Setelah si tetangga mungkin akan menjawab dengan nama salah satu dokter setempat, pria tuli akan bilang, “Hebat, dia yang terbaik dalam bidang ini.”
Tuntas bikin rencana, maka pria tuli langsung berangkat dengan semangat. Ia menjenguk tetangga di sebelah rumahnya itu. Masuk, lalu duduk di samping tempat tidur lelaki tua yang terhampar di lantai itu. Kemudian, memulai pembicaraan dengan bertanya ramah, “Bagaimana keadaanmu, tetanggaku yang baik?”
“Aku sekarat!” rintih lelaki sakit itu.
“Alhamdulillah!” kata si tuli sambil tersenyum.
Lalu dia melanjutkan skenario dengan pertanyaan berikutnya, “Apa yang kamu makan tadi malam?”
“Racun!” jawab lelaki tua itu dengan nada kesal.
“Selamat makan!” pria tuli menanggapi tanpa sadar ada yang salah.
Orang sakit itu tentu semakin kesal dengan komentar terakhir. Demi menahan diri biar nggak marah-marah, dia gigit bibirnya sendiri.
Tapi namanya juga tuli, penjenguknya lalu melanjutkan pertanyaan “Dokter mana yang merawatmu?”
“Izrail, Malaikat Maut!” bentak orang sakit itu.
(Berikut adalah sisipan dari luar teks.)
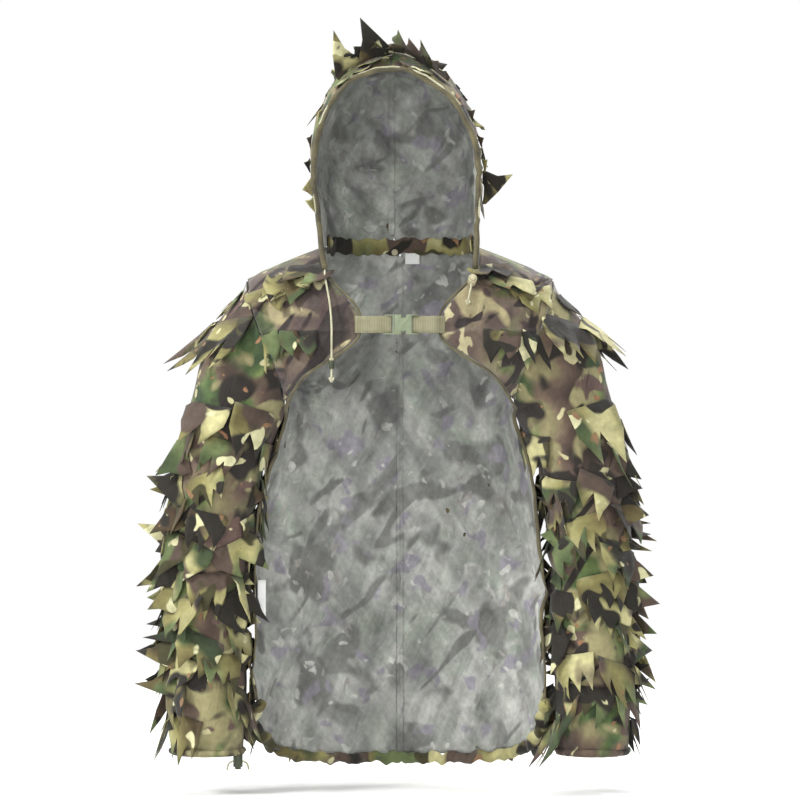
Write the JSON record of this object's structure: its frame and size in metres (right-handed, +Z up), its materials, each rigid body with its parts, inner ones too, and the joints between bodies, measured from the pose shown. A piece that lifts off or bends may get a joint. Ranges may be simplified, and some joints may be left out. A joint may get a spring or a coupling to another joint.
{
  "type": "ghillie suit jacket",
  "caption": "Hooded camouflage jacket with cut leaf strips, open front, chest strap and drawcord hood.",
  "frame": {"origin": "base of the wearer's neck, on the middle plane, where the wearer's shoulders carry the jacket", "axes": "+Z up along the wearer's back, -Y the way the wearer faces, +X to the wearer's left"},
  "size_m": [0.7778, 0.2854, 1.1138],
  "materials": {
    "printed_mesh": "matt woven mesh, woodland print",
    "yoke_mesh": "sheer matt mesh, woodland print",
    "lining_tape": "matt grey-green felled tape",
    "edge_tape": "olive-brown bias tape",
    "leaf_cloth": "laser-cut woven polyester leaves, woodland print",
    "label_cloth": "blank white woven label",
    "strap_webbing": "ribbed polyester webbing",
    "buckle_plastic": "moulded acetal, satin",
    "lock_plastic": "moulded acetal, satin",
    "bead_plastic": "moulded acetal, satin",
    "cord": "braided polyester cord",
    "elastic": "covered elastic cord",
    "spring_steel": "drawn spring wire"
  },
  "bodies": {
    "jacket": {"back_panel_right": "printed_mesh", "back_panel_left": "printed_mesh", "centre_back_seam": "lining_tape", "front_yoke_right": "yoke_mesh", "front_yoke_left": "yoke_mesh", "edge_binding_right": "edge_tape", "edge_binding_left": "edge_tape", "hem_casing": "printed_mesh", "hem_elastic": "elastic", "collar_band": "printed_mesh", "neck_stud": "bead_plastic", "size_label": "label_cloth", "care_label": "label_cloth", "webbing_left": "strap_webbing", "buckle_female": "buckle_plastic", "drawcord_tail_right": "cord", "drawcord_tail_left": "cord", "cord_end_right": "cord", "cord_end_left": "cord", "back_leaves_1": "leaf_cloth", "back_leaves_2": "leaf_cloth", "back_leaves_3": "leaf_cloth", "back_leaves_4": "leaf_cloth", "hem_leaves": "leaf_cloth", "yoke_leaves_right": "leaf_cloth", "yoke_leaves_left": "leaf_cloth"},
    "hood": {"hood_shell_right": "printed_mesh", "hood_shell_left": "printed_mesh", "hood_seam": "lining_tape", "rim_casing": "edge_tape", "hood_drawcord": "cord", "hood_leaves_1": "leaf_cloth", "hood_leaves_2": "leaf_cloth", "hood_leaves_3": "leaf_cloth"},
    "sleeve_right_arm": {"sleeve_right": "printed_mesh", "cuff_casing_right": "edge_tape", "cuff_elastic_right": "elastic", "cuff_lock": "lock_plastic", "cuff_lock_spring": "spring_steel", "cuff_cord": "cord", "sleeve_leaves_right_1": "leaf_cloth", "sleeve_leaves_right_2": "leaf_cloth", "sleeve_leaves_right_3": "leaf_cloth", "sleeve_leaves_right_4": "leaf_cloth"},
    "sleeve_left_arm": {"sleeve_left": "printed_mesh", "cuff_casing_left": "edge_tape", "cuff_elastic_left": "elastic", "sleeve_leaves_left_1": "leaf_cloth", "sleeve_leaves_left_2": "leaf_cloth", "sleeve_leaves_left_3": "leaf_cloth", "sleeve_leaves_left_4": "leaf_cloth"},
    "strap_right": {"webbing_right": "strap_webbing", "buckle_male": "buckle_plastic"},
    "barrel_right": {"cord_barrel_right": "lock_plastic", "cord_bead_right": "bead_plastic"},
    "lock_left": {"cord_lock_left": "bead_plastic", "lock_spring_left": "spring_steel"},
    "lock_left_button": {"lock_button_left": "bead_plastic"},
    "cuff_button": {"cuff_lock_button": "lock_plastic"}
  },
  "joints": [
    {"name": "hood_fold", "type": "hinge", "parent": "jacket", "child": "hood", "pos_m": [0, 0.099, 0.0125], "axis": [-1, 0, 0], "range_deg": [0, 40]},
    {"name": "sleeve_swing_right", "type": "hinge", "parent": "jacket", "child": "sleeve_right_arm", "pos_m": [-0.228, 0.011, -0.038], "axis": [0, 1, 0], "range_deg": [0, 35]},
    {"name": "sleeve_swing_left", "type": "hinge", "parent": "jacket", "child": "sleeve_left_arm", "pos_m": [0.228, 0.011, -0.038], "axis": [0, -1, 0], "range_deg": [0, 35]},
    {"name": "buckle_release", "type": "slide", "parent": "jacket", "child": "strap_right", "axis": [-1, 0, 0], "range_m": [0, 0.026]},
    {"name": "barrel_slide_right", "type": "slide", "parent": "jacket", "child": "barrel_right", "axis": [0, 0, 1], "range_m": [-0.011, 0.038]},
    {"name": "lock_slide_left", "type": "slide", "parent": "jacket", "child": "lock_left", "axis": [-0.1905, -0.381, -0.9048], "range_m": [0, 0.024]},
    {"name": "lock_press_left", "type": "slide", "parent": "lock_left", "child": "lock_left_button", "axis": [-0.0785, 0.9246, -0.3728], "range_m": [0, 0.0025], "stiffness_N_per_m": 600, "springref_m": -0.0005},
    {"name": "cuff_lock_press", "type": "slide", "parent": "sleeve_right_arm", "child": "cuff_button", "axis": [0, 0, 1], "range_m": [0, 0.0025], "stiffness_N_per_m": 600, "springref_m": -0.0005}
  ]
}
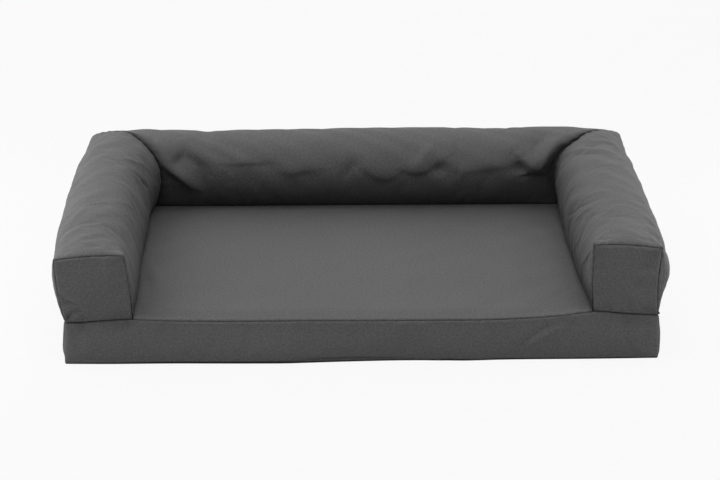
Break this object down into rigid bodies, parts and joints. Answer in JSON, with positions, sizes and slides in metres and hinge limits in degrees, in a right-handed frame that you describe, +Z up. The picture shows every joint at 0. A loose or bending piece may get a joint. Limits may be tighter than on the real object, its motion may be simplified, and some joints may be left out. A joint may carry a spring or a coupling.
{
  "type": "dog sofa bed",
  "caption": "Low rectangular foam pet bed in a grey woven cover, with a stuffed bolster along the rear and both sides, open in front, and a zip in the rear band.",
  "frame": {"origin": "centre of the base's underside, on the floor", "axes": "+X to the right along the open front, +Y from the open front to the rear bolster, +Z up"},
  "size_m": [0.7902, 0.5221, 0.1601],
  "materials": {
    "cover_cloth": "matte",
    "underside_cloth": "matte",
    "foam": "matte",
    "fibre_fill": "matte",
    "zip_tape": "matte",
    "zip_teeth": "satin",
    "zip_metal": "satin"
  },
  "bodies": {
    "bed": {"foam_core": "foam", "bottom_panel": "underside_cloth", "sleep_panel": "cover_cloth", "front_band": "cover_cloth", "left_band": "cover_cloth", "right_band": "cover_cloth", "rear_band_upper": "cover_cloth", "rear_band_lower": "cover_cloth", "left_arm_wrap": "cover_cloth", "right_arm_wrap": "cover_cloth", "back_wrap": "cover_cloth", "left_arm_end": "cover_cloth", "right_arm_end": "cover_cloth", "left_arm_fill": "fibre_fill", "right_arm_fill": "fibre_fill", "back_fill": "fibre_fill", "zip_tape_upper": "zip_tape", "zip_tape_lower": "zip_tape", "zip_teeth_upper": "zip_teeth", "zip_teeth_lower": "zip_teeth", "zip_top_stops": "zip_metal", "zip_bottom_stop": "zip_metal"},
    "slider": {"zip_slider": "zip_metal"},
    "pull": {"zip_pull": "zip_metal"}
  },
  "joints": [
    {"name": "zip_slide", "type": "slide", "parent": "bed", "child": "slider", "axis": [-1, 0, 0], "range_m": [0, 0.629]},
    {"name": "pull_swing", "type": "hinge", "parent": "slider", "child": "pull", "pos_m": [0.3145, 0.25675, 0.0305], "axis": [0, 0, -1], "range_deg": [0, 180]}
  ]
}
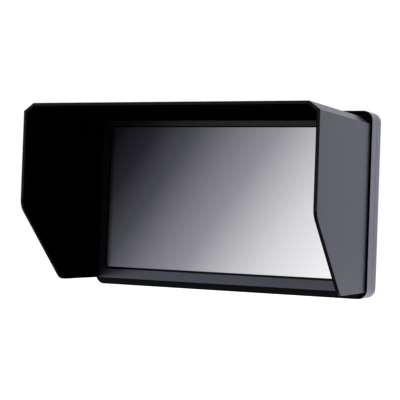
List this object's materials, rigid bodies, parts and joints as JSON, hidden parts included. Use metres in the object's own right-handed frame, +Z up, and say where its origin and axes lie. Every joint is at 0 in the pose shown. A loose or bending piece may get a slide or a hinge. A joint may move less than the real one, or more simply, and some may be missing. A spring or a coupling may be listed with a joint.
{
  "type": "camera field monitor with sun hood",
  "caption": "Flat camera-top field monitor in a black case with a slide-on three-sided sun hood, top control keys, side sockets and a rear battery plate.",
  "frame": {"origin": "mouth of the tripod thread, in the middle of the case's bottom face", "axes": "+X to the viewer's right, the screen faces -Y, +Z up"},
  "size_m": [0.1516, 0.099, 0.0937],
  "materials": {
    "case_black": "fine-textured black",
    "bezel_black": "satin black",
    "socket_metal": "satin anodised",
    "screw_black": "black oxide",
    "screw_steel": "plain",
    "tape": "black foam tape",
    "cover_glass": "clear, glossy",
    "panel": "glossy",
    "backlight": "white diffuser",
    "tray_steel": "zinc plated",
    "flex": "amber film",
    "board": "green lacquer",
    "brass": "plain",
    "chip": "moulded",
    "heat_sink": "plain",
    "plug_body": "ivory",
    "shell_steel": "nickel plated",
    "socket_black": "black",
    "contact_gold": "gold plated",
    "switch_grey": "plain",
    "light_pipe": "clear",
    "button_black": "satin",
    "wheel_black": "knurled",
    "shaft_steel": "ground",
    "encoder": "moulded",
    "plate_black": "fine-textured black",
    "spring_steel": "plain",
    "hood_black": "fine-textured black",
    "flock": "black flocked"
  },
  "bodies": {
    "case": {"front_bezel": "bezel_black", "rear_cover": "case_black", "tripod_socket": "socket_metal", "rear_cover_screws": "screw_black", "glass_tape": "tape", "cover_glass": "cover_glass", "lcd_panel": "panel", "backlight_unit": "backlight", "display_tray": "tray_steel", "tray_screws": "screw_steel", "display_flex": "flex", "main_board": "board", "board_standoffs": "brass", "board_screws": "screw_steel", "processor": "chip", "heat_sink": "heat_sink", "display_connector": "plug_body", "hdmi_in_socket": "shell_steel", "hdmi_out_socket": "shell_steel", "hdmi_tongues": "socket_black", "usb_socket": "shell_steel", "usb_tongue": "socket_black", "headphone_socket": "socket_black", "dc_in_socket": "socket_black", "dc_in_pin": "screw_steel", "button_board": "board", "tact_switches": "switch_grey", "button_flex": "flex", "power_led": "light_pipe", "wheel_encoder": "encoder", "battery_plate": "plate_black", "plate_screws": "screw_black", "battery_contacts": "contact_gold", "release_spring": "spring_steel"},
    "power_button": {"power_button": "button_black"},
    "f1_button": {"f1_button": "button_black"},
    "f2_button": {"f2_button": "button_black"},
    "f3_button": {"f3_button": "button_black"},
    "exit_button": {"exit_button": "button_black"},
    "wheel": {"menu_wheel": "wheel_black", "wheel_shaft": "shaft_steel"},
    "release": {"battery_release": "button_black"},
    "hood": {"hood_shell": "hood_black", "hood_lining": "flock"}
  },
  "joints": [
    {"name": "hood_lift", "type": "slide", "parent": "case", "child": "hood", "axis": [0, 0, 1], "range_m": [0, 0.095]},
    {"name": "power_press", "type": "slide", "parent": "case", "child": "power_button", "axis": [0, 0, -1], "range_m": [0, 0.0005], "stiffness_N_per_m": 400, "springref_m": -0.0005},
    {"name": "f1_press", "type": "slide", "parent": "case", "child": "f1_button", "axis": [0, 0, -1], "range_m": [0, 0.0005], "stiffness_N_per_m": 400, "springref_m": -0.0005},
    {"name": "f2_press", "type": "slide", "parent": "case", "child": "f2_button", "axis": [0, 0, -1], "range_m": [0, 0.0005], "stiffness_N_per_m": 400, "springref_m": -0.0005},
    {"name": "f3_press", "type": "slide", "parent": "case", "child": "f3_button", "axis": [0, 0, -1], "range_m": [0, 0.0005], "stiffness_N_per_m": 400, "springref_m": -0.0005},
    {"name": "exit_press", "type": "slide", "parent": "case", "child": "exit_button", "axis": [0, 0, -1], "range_m": [0, 0.0005], "stiffness_N_per_m": 400, "springref_m": -0.0005},
    {"name": "menu_turn", "type": "hinge", "parent": "case", "child": "wheel", "pos_m": [0.0358, 0.0019, 0.0877], "axis": [0, 1, 0], "continuous": true},
    {"name": "release_slide", "type": "slide", "parent": "case", "child": "release", "axis": [0, 0, -1], "range_m": [0, 0.003], "stiffness_N_per_m": 500, "springref_m": -0.002, "deforming": ["release_spring"]}
  ]
}
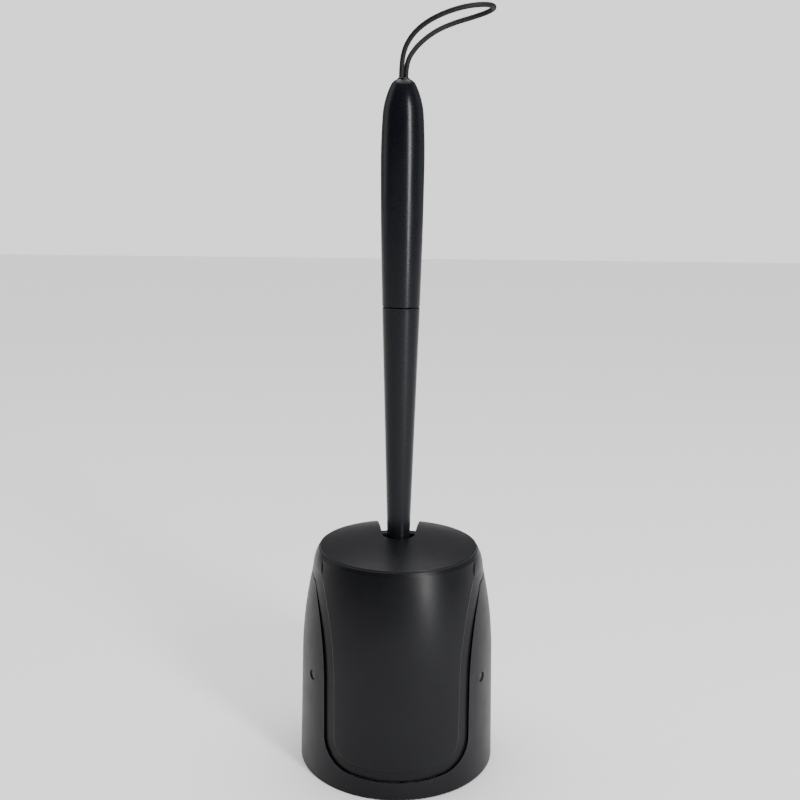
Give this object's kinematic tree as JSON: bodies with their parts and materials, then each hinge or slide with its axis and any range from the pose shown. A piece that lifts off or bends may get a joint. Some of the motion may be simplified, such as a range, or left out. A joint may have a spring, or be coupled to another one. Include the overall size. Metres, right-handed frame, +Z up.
{
  "type": "toilet brush holder",
  "caption": "Round canister with a domed lid that tips forward as its long-handled brush is lifted, with a hanging cord loop.",
  "frame": {"origin": "centre of the round base, on the floor", "axes": "+Z up along the brush's rod, -Y towards the front that the lid tips to, +X along the hinge line"},
  "size_m": [0.125, 0.125, 0.4669],
  "materials": {
    "canister_plastic": "fine satin texture, charcoal black",
    "lid_plastic": "fine satin texture, charcoal black",
    "inner_plastic": "plain moulded, black",
    "handle_plastic": "satin, slightly bluish black",
    "head_plastic": "plain moulded, black",
    "bristle_rubber": "soft matt rubber, black",
    "foot_rubber": "matt non-slip rubber",
    "cord_fibre": "tight waxed braid, black",
    "steel": "bright zinc plated",
    "pin_plastic": "smooth acetal, black"
  },
  "bodies": {
    "holder": {"outer_shell": "canister_plastic", "inner_cup": "inner_plastic", "drip_tray": "inner_plastic", "foot_pads": "foot_rubber", "hinge_pin_left": "pin_plastic", "hinge_pin_right": "pin_plastic"},
    "lid": {"lid_hood": "lid_plastic", "lid_frame": "inner_plastic", "frame_screws": "steel"},
    "brush": {"handle_grip": "handle_plastic", "handle_rod": "handle_plastic", "joint_spigot": "head_plastic", "cord_ferrule": "handle_plastic", "cord_anchor": "head_plastic", "hang_cord": "cord_fibre", "head_collar": "head_plastic", "head_stud": "steel", "head_core": "head_plastic", "bristle_sleeve": "bristle_rubber", "bristles": "bristle_rubber"}
  },
  "joints": [
    {"name": "brush_lift", "type": "slide", "parent": "holder", "child": "brush", "axis": [0, 0, 1], "range_m": [0, 0.048]},
    {"name": "lid_hinge", "type": "hinge", "parent": "holder", "child": "lid", "pos_m": [0, -0.0312, 0.066], "axis": [1, 0, 0], "range_deg": [0, 52]}
  ],
  "couplings": [
    {"joint": "lid_hinge", "follows": "brush_lift", "rad_per_m": 18.907}
  ]
}
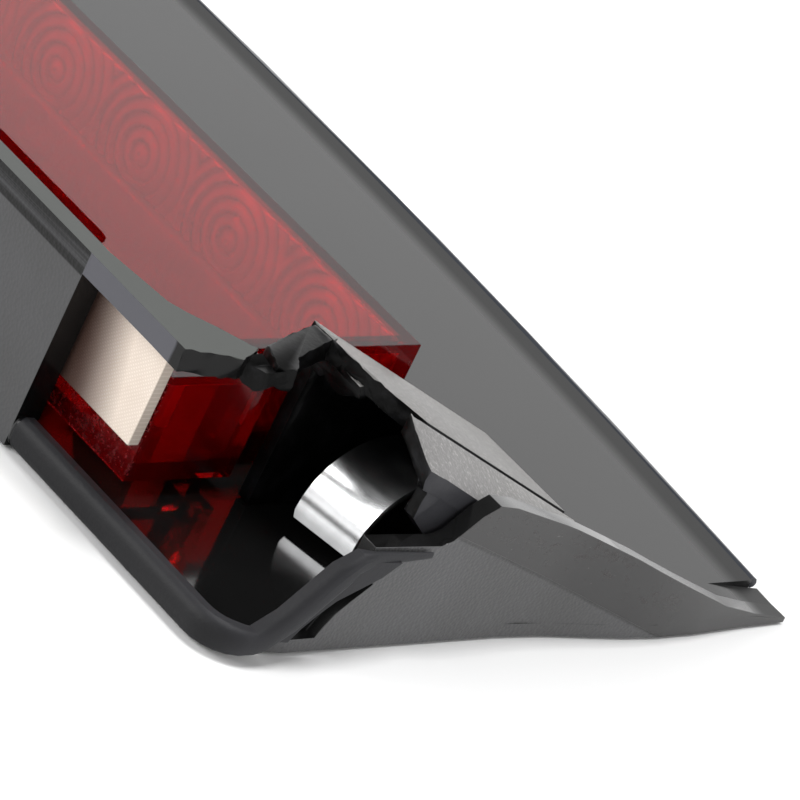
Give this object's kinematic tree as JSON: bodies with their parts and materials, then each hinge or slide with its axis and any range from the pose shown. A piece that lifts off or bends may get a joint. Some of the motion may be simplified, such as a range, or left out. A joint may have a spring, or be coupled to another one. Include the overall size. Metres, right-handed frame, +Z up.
{
  "type": "third brake light",
  "caption": "High-mounted rear brake lamp: a wedge-shaped black shroud holding a red lens over a lamp board, with a spring clip pocket at each end.",
  "frame": {"origin": "centre of the bounding box at the level of the flat base", "axes": "+X along the lamp, the mirror axis and longest extent; +Y the way the light leaves, towards the low front edge; +Z up from the base to the open side"},
  "size_m": [0.3004, 0.1098, 0.026],
  "materials": {
    "shroud_plastic": "fine-grained black moulded plastic, smooth and satin on the inside face",
    "carrier_plastic": "fine-grained black moulded plastic with glossy scuffed edges",
    "guard_plastic": "dusty matt black moulded plastic",
    "seal_rubber": "soft satin black lip",
    "lens_red": "clear red moulded plastic with concentric ring optics, glossy",
    "reflector_white": "white moulded plastic",
    "board_laminate": "bare cream glass-fibre laminate with visible weave",
    "led_package": "white lamp package with a clear dome",
    "component_black": "moulded component body",
    "component_metal": "bright can",
    "screw_zinc": "zinc-plated steel",
    "spring_steel": "bright rolled spring strip with fine scratches",
    "socket_plastic": "smooth black moulded plastic",
    "contact_tin": "tinned contact"
  },
  "bodies": {
    "housing": {"board_screw_1": "screw_zinc", "board_screw_2": "screw_zinc", "board_screw_3": "screw_zinc", "board_screw_4": "screw_zinc", "capacitor": "component_metal", "carrier": "carrier_plastic", "circuit_board": "board_laminate", "clip_foot_left": "spring_steel", "clip_foot_right": "spring_steel", "clip_screw_left": "screw_zinc", "clip_screw_right": "screw_zinc", "connector_pin_1": "contact_tin", "connector_pin_2": "contact_tin", "connector_socket": "socket_plastic", "cover": "shroud_plastic", "diode": "component_black", "edge_seal": "seal_rubber", "guard_left": "guard_plastic", "guard_right": "guard_plastic", "led_1": "led_package", "led_10": "led_package", "led_11": "led_package", "led_12": "led_package", "led_2": "led_package", "led_3": "led_package", "led_4": "led_package", "led_5": "led_package", "led_6": "led_package", "led_7": "led_package", "led_8": "led_package", "led_9": "led_package", "lens": "lens_red", "reflector": "reflector_white", "regulator": "component_black", "resistor_1": "component_black", "resistor_2": "component_black", "resistor_3": "component_black", "resistor_4": "component_black", "resistor_5": "component_black"},
    "clip_right": {"clip_leaf_right": "spring_steel"},
    "clip_left": {"clip_leaf_left": "spring_steel"}
  },
  "joints": [
    {"name": "clip_flex_right", "type": "hinge", "parent": "housing", "child": "clip_right", "pos_m": [0.1322, 0.0001, 0.0049], "axis": [-1, 0, 0], "range_deg": [0, 8], "stiffness_Nm_per_rad": 0.06},
    {"name": "clip_flex_left", "type": "hinge", "parent": "housing", "child": "clip_left", "pos_m": [-0.1322, 0.0001, 0.0049], "axis": [-1, 0, 0], "range_deg": [0, 8], "stiffness_Nm_per_rad": 0.06}
  ]
}
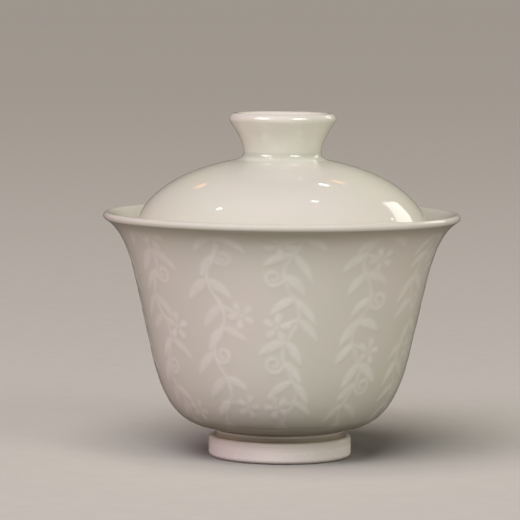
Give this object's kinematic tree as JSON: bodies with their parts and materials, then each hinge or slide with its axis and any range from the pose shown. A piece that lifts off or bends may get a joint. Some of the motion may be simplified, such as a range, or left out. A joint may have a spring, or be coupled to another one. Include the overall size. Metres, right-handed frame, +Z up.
{
  "type": "gaiwan",
  "caption": "Covered porcelain tea bowl: a flared bowl on a foot ring and a domed lid with a hollow ring knob that drops inside the rim, for brewing and pouring loose tea.",
  "frame": {"origin": "centre of the foot ring's flat resting plane, on the bowl's axis", "axes": "+Z up along the common axis of the bowl and the resting lid; +X to the right and +Y away from the viewer, both free choices on a turned shape"},
  "size_m": [0.095, 0.095, 0.0915],
  "materials": {
    "bowl_glaze": "pale celadon gloss glaze over white porcelain, with a faint white slip relief of leafy sprays",
    "lid_glaze": "plain pale celadon gloss glaze over white porcelain"
  },
  "bodies": {
    "bowl": {"bowl": "bowl_glaze"},
    "lid": {"lid": "lid_glaze"}
  },
  "joints": [
    {"name": "lid_lift", "type": "slide", "parent": "bowl", "child": "lid", "axis": [0, 0, 1], "range_m": [0, 0.03]}
  ]
}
“Semoga dia diberkati. Kehadirannya selalu menjadi kabar baik. Siapa pun yang dikunjunginya akan disembuhkan dari semua rasa sakit dan nyerinya selamanya!” ucap pria tuli tanpa rasa berdosa.
Lalu si pria tuli meraih tangan tetangganya dan menjabatnya erat-erat sebelum pamitan. Dia sangat percaya bahwa dirinya sudah jadi tetangga yang baik, membawa banyak kebahagiaan dan kelegaan bagi tetangganya yang sakit itu.
Maksudnya Baik, Tapi Hasilnya…
Seringkali orang terlalu sibuk mikir gimana bisa kelihatan baik di mata orang lain. Sampai lupa kalau dia harusnya benar-benar mendengarkan dan memahami kebutuhan mereka.
Kayak si pria tuli di cerita tadi, dia lebih fokus ke skenario yang dia bikin sendiri, daripada bersikap rendah hati untuk jujur dan benar-benar hadir buat tetangganya yang sakit. Alhasil, niat baiknya malah berubah jadi ironi yang menyakitkan.
Kebaikan tanpa ketulusan hati dan kepekaan, bisa jadi luka buat orang lain. Cerita itu tadi mengajarkan bahwa empati sejati bukan sekadar rutinitas sosial atau basa-basi terencana. Tapi, harusnya hadir dari kerendahan hati, kejujuran diri, dan kesediaan untuk sungguh-sungguh memahami kondisi orang lain.